Companies don't buy the climate changers' confusion.

Ivo Vegter
By Ivo Vegter, Contributor
Johannesburg, 10 Sept 2009

Here's an eloquent expression of the cast of mind of modern man: "The energies of our system will decay, the glory of the sun will be dimmed, and the earth, tideless and inert, will no longer tolerate the race, which has for a moment disturbed its solitude. Man will go down into the pit, and all his thoughts will perish."

This quasi-religious doomsday cast of mind litters our newspapers and magazines. This quotation comes from a book by former British prime minister, Arthur Balfour: "A Defence of Philosophic Doubt: Being an Essay on the Foundations of Belief". It was published in 1879.

It may come as a surprise, therefore, that the people who witnessed the 20th century's innovation and growth, the reduction in poverty, the eradication in most developed countries of many killer diseases, the doubling of the human life-span, and the improvement in nutrition even in the poorest parts of the globe, continue to subscribe to the dark depression of a Victorian who wrote a 19th century introduction to theology.

More books on the "Silent Spring" (Rachel Carson, 1962), the "Population Bomb" (Paul Ehrlich, 1968), the "Limits to Growth" (The Club of Rome, 1972) and "Earth in the Balance" (Al Gore, 1993) set out our modern pessimism with dire prophesies, some of which were pure invention and none of which have come true.

The only people who propose to actively change the climate are those who fear climate change.

Ivo Vegter, ITWeb contributor

Today, with considerable irony, the only people who propose to actively change the climate are those who fear climate change.

Thomas Friedman, a columnist for the New York Times, said on a recent visit to South Africa that solving the energy issue (as he casts the environmental worries of today) is a problem for innovators, and not regulators.

However, he adds: "If we do not put a higher price on dirty fuels and subsidise clean fuels, we won't be able to go green and have a green evolution." He also describes the effort required as comparable in size to World War II.

How Friedman proposes to achieve a war economy - complete with price controls, high taxes and liberal subsidies - without regulation, is beyond me.

If massive intervention, state control, confiscatory taxes, and patronage industry is the goal of the green movement, it is no surprise that the people who actually created the 20th century's innovation and growth, its reduction in poverty and disease, its improvement in nutrition and life-span, do not subscribe to this dark depression.

When a room full of CIOs and IT managers were asked who, among them, were motivated by green concerns in their plans for more efficient data centres, only two put up their hands. Most are motivated simply by reducing costs and improving performance. That being green is a side-effect of these efforts might give the marketing people something to work with, but the goal is economic efficiency.

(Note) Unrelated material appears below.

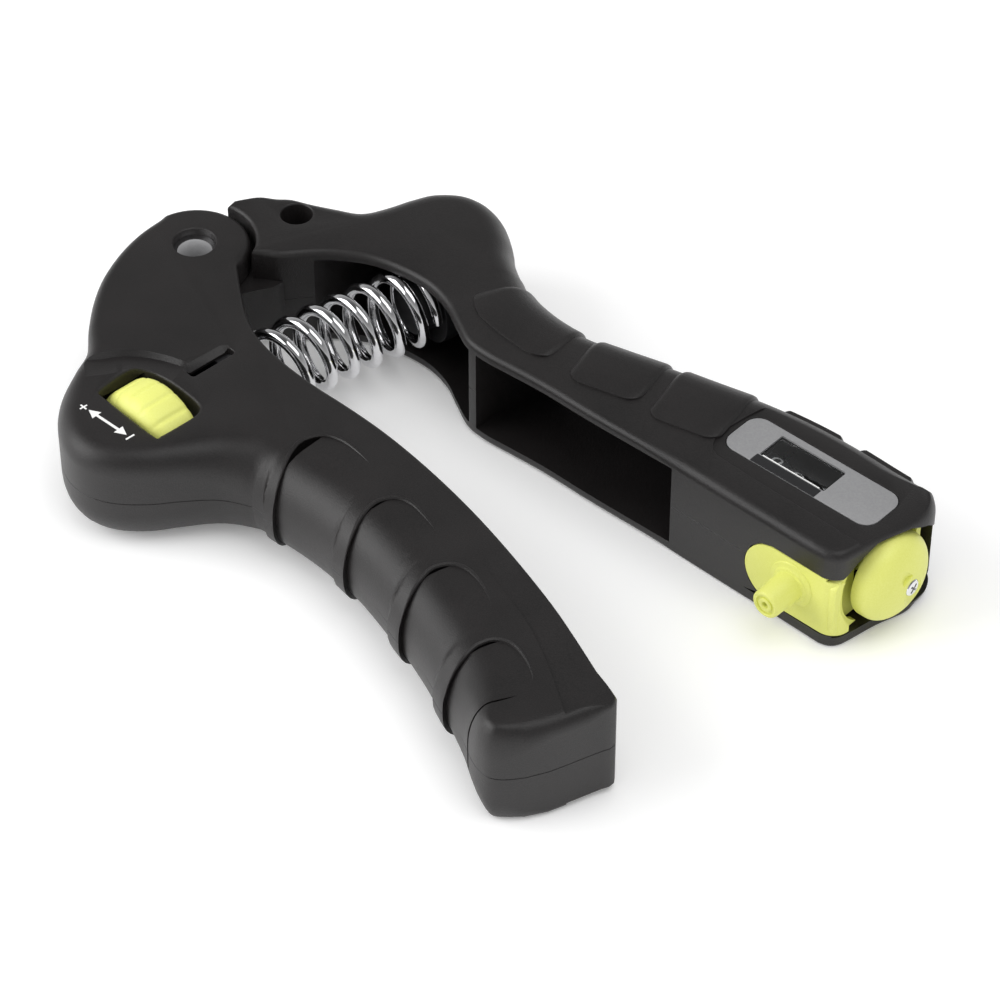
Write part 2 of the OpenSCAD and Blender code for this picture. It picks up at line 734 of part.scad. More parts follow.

That the economic efforts of businessmen and innovators happen to have environmental sustainability as a side-effect, is no accident, however. The King III report is right when it says the long-term economic value of a company lies in much more than its short-term financial wealth. If certain resources are expected to become scarce, a smart company will improve its use of those resources, or seek alternatives. And it will, in any case, aim to produce the most value for customers, by investing as little capital, effort and time as possible. That is how economic decisions are made.

That is why the decision to go "green" has nothing to do with the environment, and everything to do with rational decisions about sustainability. Moreover, that is why Friedman's "higher price" and "subsidies" will cause companies to pursue goals other than efficiency and sustainability.

For example, if I were big business, my first investment in the world envisioned by green activists would be to spend a great deal of money lobbying for regulation and licence conditions that benefit me, at the expense of my competitors.

So, if you want a world in which big business owns the politicians who control you for your own good, join the doomsday cult of the green activists. Your World War II will come.